Aufgebrachte Passagiere begannen beim Check-in zu rebellieren und forderten lautstark ihre Rückkehr. Dies beobachtete M. B. Der Basler war mit zehn Kollegen im Atlas auf einer Velotour. Am Flughafen waren sie nur kurz. «Als wir das Chaos sahen, sind wir gleich wieder zurück in die Stadt und haben uns dort ein Hotel gesucht», sagt er.
«Diese Krisensituation ist dramatisch und beispiellos.»

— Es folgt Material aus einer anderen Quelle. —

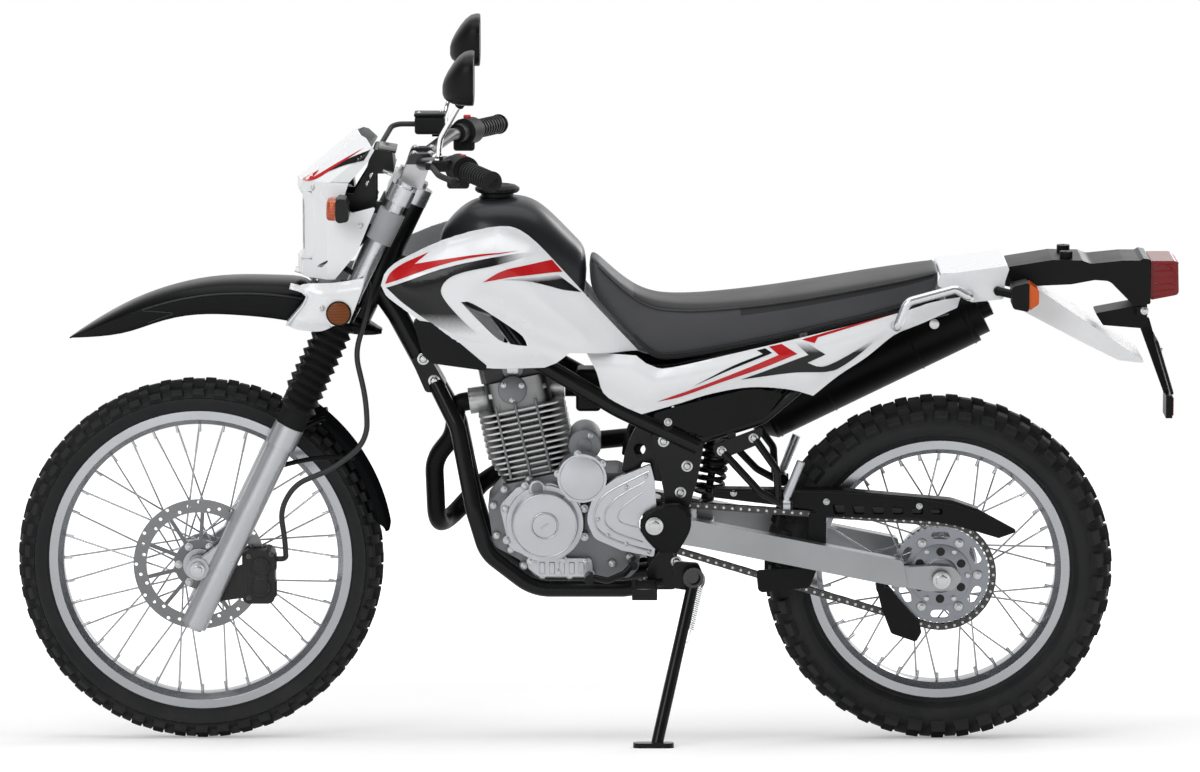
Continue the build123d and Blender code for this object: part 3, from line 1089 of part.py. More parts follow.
def bounds_of(pieces):
    lows, highs = [], []
    for solids in pieces.values():
        for s in solids:
            box = s.bounding_box()
            lows.append((box.min.X, box.min.Y, box.min.Z))
            highs.append((box.max.X, box.max.Y, box.max.Z))
    return [min(v) for v in zip(*lows)], [max(v) for v in zip(*highs)]


wheels()
front_end()
frame()
engine()
exhaust()
bodywork()
tail()
rear_end()
fittings()

LEANED = {name: [leaned(s) for s in solids] for name, solids in PIECES.items()}
LOW, HIGH = bounds_of(LEANED)
SHIFT = (-(LOW[0] + HIGH[0]) / 2, -(LOW[1] + HIGH[1]) / 2, -LOW[2])

if __name__ == "__main__":
    for name, solids in LEANED.items():
        placed = [Pos(*SHIFT) * s for s in solids]
        whole = placed[0] if len(placed) == 1 else Compound(children=placed)
        export_step(whole, f"parts/{name}.step")
    print("nodes", len(LEANED), "size", [round(h - l) for l, h in zip(LOW, HIGH)], "shift", [round(v, 2) for v in SHIFT])
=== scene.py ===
"""Dual sport motorcycle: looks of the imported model, standing on its side stand.

Pieces are built upright, in millimetres, with X towards the tail and the front wheel's and the rear wheel's axles
at FRONT_AXLE and REAR_AXLE; placed() leans them onto the stand and turns them to metres.
"""
import math

import bmesh
import bpy
from mathutils import Matrix, Vector
from mathutils.bvhtree import BVHTree


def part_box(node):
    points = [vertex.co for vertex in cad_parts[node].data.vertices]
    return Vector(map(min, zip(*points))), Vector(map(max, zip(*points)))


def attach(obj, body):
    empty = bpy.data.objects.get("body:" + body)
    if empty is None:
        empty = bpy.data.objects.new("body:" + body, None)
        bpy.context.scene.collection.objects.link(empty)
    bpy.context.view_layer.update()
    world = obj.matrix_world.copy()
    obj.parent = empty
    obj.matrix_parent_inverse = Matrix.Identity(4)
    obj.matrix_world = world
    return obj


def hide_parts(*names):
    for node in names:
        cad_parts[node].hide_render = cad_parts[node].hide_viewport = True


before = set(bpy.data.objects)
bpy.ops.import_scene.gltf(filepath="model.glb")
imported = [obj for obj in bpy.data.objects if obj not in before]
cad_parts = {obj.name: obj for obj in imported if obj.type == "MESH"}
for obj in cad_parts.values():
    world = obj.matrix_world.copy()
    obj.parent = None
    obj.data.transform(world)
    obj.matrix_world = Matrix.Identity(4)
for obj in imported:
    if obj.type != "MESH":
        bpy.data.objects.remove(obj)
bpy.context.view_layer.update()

# ---------------------------------------------------------------- the upright motorcycle's own axes, in millimetres
MM = 1000.0                        # millimetres in a metre
LEAN = math.radians(8.0)
FRONT_AXLE = (-680.0, 337.0)
REAR_AXLE = (680.0, 321.0)
COUNTERSHAFT = (92.0, 430.0)
CRANK = (-45.0, 420.0)
PIVOT = (155, 421)                 # the swingarm's pivot
REFLECTOR = (-418, 815)            # the round reflector on the fender bridge
RAKE = math.radians(25.7)          # the fork's slope
TILT = math.radians(12.0)          # the cylinder's slope
LEG_Y = 97.0                       # how far out the fork legs stand
UP, LEFTWARDS = (0, 0, 1), (0, -1, 0)
UP_THE_FORK = Vector((math.sin(RAKE), 0, math.cos(RAKE)))
UP_THE_CYLINDER = Vector((-math.sin(TILT), 0, math.cos(TILT)))
SIDES = ((-1, "left"), (1, "right"))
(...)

Seither versuchen sie per Telefon und Freunden in der Schweiz die Heimreise zu organisieren, irgendwie. Auf einer Fähre über Spanien in die Schweiz zu gelangen, ist mittlerweile unmöglich. Während sie zusehen mussten, wie Leidensgenossen aus Holland oder Österreich ausgeflogen wurden, blieben sie im marokkanischen Hotel. Von den Schweizer Behörden hörten sie nichts mehr.
Nach draussen seien sie kaum mehr gegangen, erzählt M. B. «Alle Läden und Cafés sind zu, die Stimmung ist sehr seltsam.» Jugendliche riefen ihnen «Corona, Corona» nach. «Wir wollen einfach nur noch nach Hause!», sagte M. B. am Dienstag. Mit der Hilfe ihres marokkanischen Guides vermochte seine Gruppe einen Privatjet zu chartern. Die Maschine gehört einem chinesischen Geschäftsmann. Aber für 42'000 Franken machte er einen Umweg. Die Kosten: 4000 Franken pro Person, One-Way.

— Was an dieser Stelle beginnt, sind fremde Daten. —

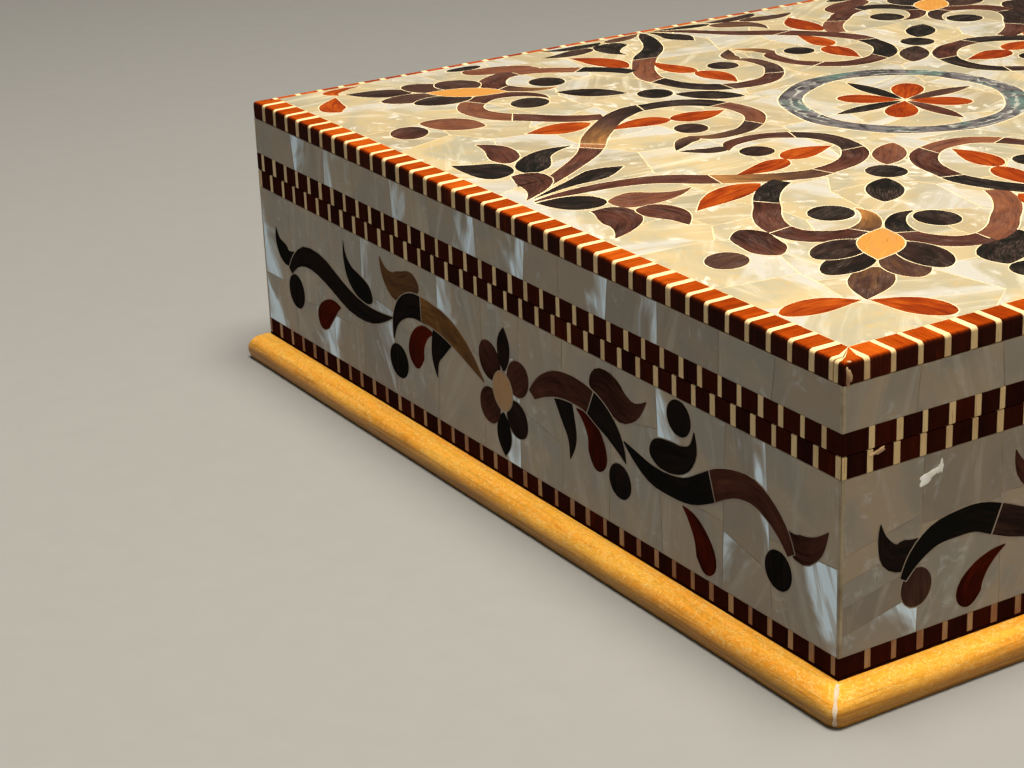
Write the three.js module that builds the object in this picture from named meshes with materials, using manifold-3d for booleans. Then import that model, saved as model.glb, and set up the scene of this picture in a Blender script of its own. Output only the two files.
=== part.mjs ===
// Shell box: a rectangular wooden box with a lift-off lid, veneered with mother of pearl between
// strips of two-colour banding, standing on a rounded base moulding.
// Millimetres, +Z up. The origin is the centre of the underside, and the front faces -Y.
import * as THREE from 'three';
import Module from 'manifold-3d';
import { mergeVertices } from 'three/addons/utils/BufferGeometryUtils.js';

const wasm = await Module();
wasm.setup();

// ---- driving dimensions
const length = 300; // along X, over the veneer
const depth = 320; // along Y, over the veneer
const veneer = 1.5; // pearl and banding, on every face that has them
const wall = 10; // carcass boards behind the veneer
const mouldingHeight = 9;
const mouldingOutset = 6.4; // how far the nose stands out from the veneer
const noseHeight = 3.2; // height of the moulding's furthest point
const mouldingUndercut = 1; // how far the nose is rounded back at the underside
const floorThickness = 6; // bottom panel, inside the moulding frame
const lowerBand = 6; // banding just above the moulding
const frieze = 46; // pearl field of the body
const seamBand = 5.8; // banding on either side of the seam between body and lid
const lidField = 11.6; // pearl field of the lid's sides
const edgeBand = 5.6; // height of the banding that frames the top
const edgeBandWidth = 7.8; // its width on top
const edgeRadius = 1.8; // its rounded outer arris
const panelThickness = 8; // lid board under the pearl
const lipThickness = 3; // locating lip on the body boards
const lipHeight = 3;
const lipSideGap = 0.2; // play between the lip and the lid's rebate
const lipTopGap = 0.3;

// ---- levels, from the ground up
const bandTop = mouldingHeight + lowerBand;
const friezeTop = bandTop + frieze;
const seam = friezeTop + seamBand;
const seamBandTop = seam + seamBand;
const lidFieldTop = seamBandTop + lidField;
const top = lidFieldTop + edgeBand;
const panelTop = top - veneer;
const panelBottom = panelTop - panelThickness;

// ---- distances inwards from the outer face of the veneer
const cavity = veneer + wall; // inner face of the boards
const lipFace = cavity - lipThickness; // outer face of the locating lip
const rebateFace = lipFace - lipSideGap;

// ---- the four sides: how far each reaches from the middle, its half width, and its turn about Z
const sides = [
  { name: 'front', reach: depth / 2, half: length / 2, turn: 0 },
  { name: 'right', reach: length / 2, half: depth / 2, turn: Math.PI / 2 },
  { name: 'back', reach: depth / 2, half: length / 2, turn: Math.PI },
  { name: 'left', reach: length / 2, half: depth / 2, turn: -Math.PI / 2 },
];

// ---- finishes
const finish = (color, roughness) => new THREE.MeshStandardMaterial({ color, roughness, metalness: 0 });
const pearl = finish(0xcfc8b8, 0.2);
const banding = finish(0x4a1a10, 0.3);
const carcassWood = finish(0x9a6a3c, 0.55);
const mouldingWood = finish(0xc98a3e, 0.4);

const box = new THREE.Group();

function addMesh(name, geometry, material, turn = 0) {
  const mesh = new THREE.Mesh(geometry, material);
  mesh.name = name;
  mesh.rotation.z = turn;
  box.add(mesh);
}

// An outline in (inward, up) coordinates, closed by the shape itself.
const outline = (...points) => new THREE.Shape(points.map(([inward, up]) => new THREE.Vector2(inward, up)));
const slab = (inner, low, high) => outline([0, low], [inner, low], [inner, high], [0, high]);

// A section carried along one side of the box. Its outline is drawn in (inward, up) coordinates from the
// veneer's outer face. A mitred end follows the 45 degree corner, and a square one stops endInset short.
function strip(section, { reach, half }, { mitred = true, endInset = 0 } = {}) {
  const geometry = new THREE.ExtrudeGeometry(section, { depth: 1, bevelEnabled: false, curveSegments: 6 });
  const position = geometry.attributes.position;
  for (let i = 0; i < position.count; i += 1) {
    const inward = position.getX(i);
    const direction = position.getZ(i) > 0.5 ? 1 : -1;
    const end = half - (mitred ? inward : endInset);
    position.setXYZ(i, direction * end, inward - reach, position.getY(i));
  }
  geometry.computeVertexNormals();
  return geometry;
}

// The same section on all four sides, one named piece each.
function addStrips(prefix, section, material, options) {
  for (const side of sides) {
    addMesh(`${prefix}_${side.name}`, strip(section, side, options), material, side.turn);
  }
}

// Front and back boards run the full width of the carcass, and the side boards are butted between them.
function addBoards(prefix, section) {
  for (const side of sides) {
    const between = side.name === 'left' || side.name === 'right';
    const options = { mitred: false, endInset: between ? cavity : veneer };
    addMesh(`${prefix}_${side.name}`, strip(section, side, options), carcassWood, side.turn);
  }
}

// Rounded base moulding: an elliptical shoulder from the wall down to the nose, rounded back below it,
// with a flat part under the walls that the body boards stand on.
function mouldingSection() {
  const section = new THREE.Shape();
  section.moveTo(cavity, 0);
  section.lineTo(cavity, mouldingHeight);
  section.lineTo(0, mouldingHeight);
  section.absellipse(0, noseHeight, mouldingOutset, mouldingHeight - noseHeight, Math.PI / 2, Math.PI, false);
  const underside = mouldingUndercut - mouldingOutset;
  section.quadraticCurveTo(-mouldingOutset, 0, underside, 0);
  return section;
}

// Banding that frames the top: a square strip let into the lid's edge, with its outer arris rounded.
function edgeBandSection() {
  const section = new THREE.Shape();
  section.moveTo(edgeBandWidth, lidFieldTop);
  section.lineTo(edgeBandWidth, top);
  section.lineTo(edgeRadius, top);
  section.absarc(edgeRadius, top - edgeRadius, edgeRadius, Math.PI / 2, Math.PI, false);
  section.lineTo(0, lidFieldTop);
  return section;
}

// Body board: the inner part rises past the seam as the lip that locates the lid.
function bodyBoardSection() {
  return outline(
    [veneer, mouldingHeight],
    [cavity, mouldingHeight],
    [cavity, seam + lipHeight],
    [lipFace, seam + lipHeight],
    [lipFace, seam],
    [veneer, seam],
  );
}

// Lid board: rebated along its lower inner edge to sit over the lip.
function lidBoardSection() {
  const rebateTop = seam + lipHeight + lipTopGap;
  return outline(
    [veneer, seam],
    [rebateFace, seam],
    [rebateFace, rebateTop],
    [cavity, rebateTop],
    [cavity, panelBottom],
    [veneer, panelBottom],
  );
}

// A box given by how far it stays inside the veneer's outer faces and its lowest and highest level.
function block(inset, low, high) {
  const geometry = new THREE.BoxGeometry(length - 2 * inset, depth - 2 * inset, high - low);
  geometry.translate(0, 0, (low + high) / 2);
  return geometry;
}

function toSolid(geometry) {
  const bare = geometry.clone();
  bare.deleteAttribute('normal');
  bare.deleteAttribute('uv');
  const merged = mergeVertices(bare, 1e-4);
  return new wasm.Manifold(new wasm.Mesh({
    numProp: 3,
    vertProperties: Float32Array.from(merged.attributes.position.array),
    triVerts: Uint32Array.from(merged.index.array),
  }));
}

function toGeometry(solid) {
  const mesh = solid.getMesh();
  const geometry = new THREE.BufferGeometry();
  geometry.setAttribute('position', new THREE.BufferAttribute(mesh.vertProperties, 3));
  geometry.setIndex(new THREE.BufferAttribute(mesh.triVerts, 1));
  geometry.computeVertexNormals();
  return geometry;
}

// Lid board: full size below, and cut back above so that the edge banding sits in a rebate all round.
function lidPanel() {
  const lower = toSolid(block(veneer, panelBottom, lidFieldTop));
  const upper = toSolid(block(edgeBandWidth, lidFieldTop, panelTop));
  return toGeometry(lower.add(upper));
}

// ---- body
addStrips('base_moulding', mouldingSection(), mouldingWood);
addMesh('bottom_panel', block(cavity, 0, floorThickness), carcassWood);
addBoards('body_board', bodyBoardSection());
addStrips('body_lower_band', slab(veneer, mouldingHeight, bandTop), banding);
addStrips('body_pearl', slab(veneer, bandTop, friezeTop), pearl);
addStrips('body_upper_band', slab(veneer, friezeTop, seam), banding);

// ---- lid
addBoards('lid_board', lidBoardSection());
addMesh('lid_top_board', lidPanel(), carcassWood);
addStrips('lid_lower_band', slab(veneer, seam, seamBandTop), banding);
addStrips('lid_pearl', slab(veneer, seamBandTop, lidFieldTop), pearl);
addStrips('lid_edge_band', edgeBandSection(), banding);
addMesh('lid_top_pearl', block(edgeBandWidth, panelTop, top), pearl);

export default box;
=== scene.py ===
import bmesh
import bpy
import numpy as np
from mathutils import Matrix, Vector


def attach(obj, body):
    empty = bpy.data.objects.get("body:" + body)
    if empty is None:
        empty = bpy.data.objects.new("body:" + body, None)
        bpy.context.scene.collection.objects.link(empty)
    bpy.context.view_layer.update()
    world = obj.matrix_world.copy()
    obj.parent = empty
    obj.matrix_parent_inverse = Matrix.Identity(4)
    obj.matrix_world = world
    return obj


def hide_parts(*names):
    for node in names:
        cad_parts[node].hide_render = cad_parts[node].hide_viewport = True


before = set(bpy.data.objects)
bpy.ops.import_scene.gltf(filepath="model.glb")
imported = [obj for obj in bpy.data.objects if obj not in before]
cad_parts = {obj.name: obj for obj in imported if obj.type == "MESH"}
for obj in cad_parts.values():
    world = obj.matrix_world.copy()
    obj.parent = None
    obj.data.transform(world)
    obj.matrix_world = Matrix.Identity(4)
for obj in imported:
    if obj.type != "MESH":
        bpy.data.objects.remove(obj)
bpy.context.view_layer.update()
print("stage: frame loaded")

# every length below is in millimetres; makePiece turns them into metres
toMetres = 0.001
weld = 2e-6  # metres, points closer than this become one
wallNames = ["front", "right", "back", "left"]
wallHalf = {"front": 150.0, "right": 160.0, "back": 150.0, "left": 160.0}  # half of each wall's width
wallOut = {"front": 160.0, "right": 150.0, "back": 160.0, "left": 150.0}  # and how far out it stands
boxTop = 89.8


def pointsAt(x, y, height):
    # coordinates to points, the height spread over the shape of x
    return np.stack([x, y, height + 0 * x], axis=-1)


def onWall(wall, along, outset, height):
    # along runs to the right as one faces the wall from outside, outset is away from the box
    turn = wallNames.index(wall) * np.pi / 2
    out = wallOut[wall] + outset
    x = along * np.cos(turn) + out * np.sin(turn)
    y = along * np.sin(turn) - out * np.cos(turn)
    return pointsAt(x, y, height)


def lengthAlong(path):
    # distance along a path to each of its points: the sum of the chords before it
    return np.concatenate([[0], np.cumsum(np.linalg.norm(np.diff(path, axis=0), axis=1))])


def quadsBetween(index):
    # a quad between each two neighbours of a closed row and the same two of the next row
    beside = np.roll(index, -1, axis=-1)
    corners = [index[..., :-1, :], beside[..., :-1, :], beside[..., 1:, :], index[..., 1:, :]]
    return np.stack(corners, axis=-1).reshape(-1, 4)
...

Die Vollkasko-Mentalität der Schweizer
Der Drang zur Rückkehr ist gross, die Ideen kreativ. Manche versuchen, die Rega zu aktivieren, und reden ihre Angehörigen krank. Andere wenden sich ans Departement für auswärtige Angelegenenheiten, das mit Hilferufen eingedeckt wird. Das EDA weiss um die Vollkasko-Mentalität der Schweizer, doch kann die hohen Erwartungen kaum erfüllen. «Jede Person trägt die Verantwortung bei der Vorbereitung und Durchführung eines Auslandaufenthaltes oder bei der Ausübung einer Tätigkeit im Ausland», heisst es in Artikel 5 des Auslandschweizergesetzes.

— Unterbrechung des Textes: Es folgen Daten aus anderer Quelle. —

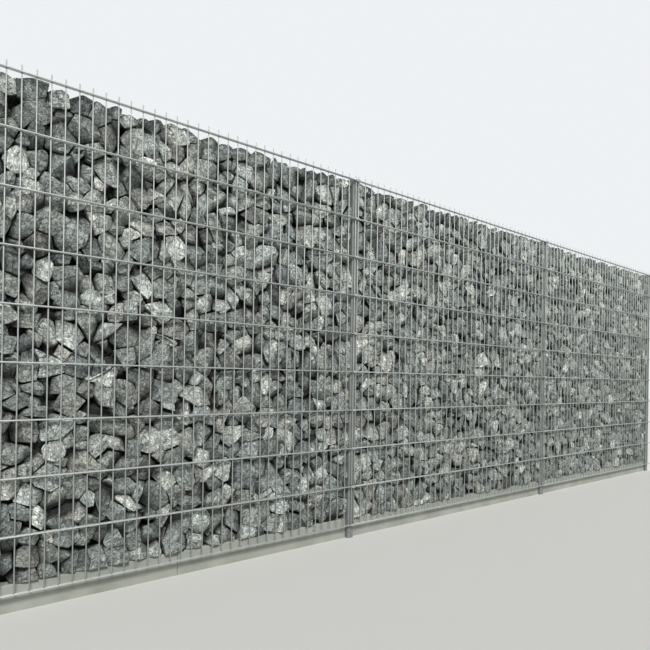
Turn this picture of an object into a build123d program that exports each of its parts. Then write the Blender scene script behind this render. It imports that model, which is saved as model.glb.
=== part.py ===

Daran erinnerte an der gestrigen Medienkonferenz der Bundesbehörden auch Hans-Peter Lenz, Leiter des EDA-Krisenmanagementzentrums. Lenz sprach auch über Marokko. Er berichtete von Hunderten gestrandeter Schweizer und Charterflugzeugen, die die Leute wegen fehlender Fluggenehmigungen nicht nach Hause bringen konnten. EDA-Diplomaten intervenierten und deblockierten die Situation.
Am Dienstag sollten fünf Flugzeuge die Schweizer nach Hause bringen. Für die Betroffenen ein Glücksfall. In anderen Fällen gewähren Konsulate oder Botschaften im besten Fall ein wenig Geld für ein Rückflugticket, das der Empfänger selbst organisieren und dem EDA in der Schweiz zurückzahlen muss. Das Aussendepartement will im Krisenfall nicht zum Reisebüro mutieren.

Erste Anlaufstelle bleiben die Airlines wie Swiss oder Edelweiss und die Reiseveranstalter. Das Pauschalreisegesetz verpflichtet Letztere, organisatorisch zu helfen. Die Reisebüros sind derzeit ausschliesslich mit Stornierungen und Umbuchungen beschäftigt.
Das bedeutet: kein Umsatz, gar negativer, aber enorm viel Arbeit. Walter Kunz vom Schweizer Reise-Verband sagt: «Eigentlich kennen wir uns mit Krisensituationen wie 9/11 oder Tsunami aus. Aber das hier ist wirklich dramatisch und beispiellos für die ganze Branche.»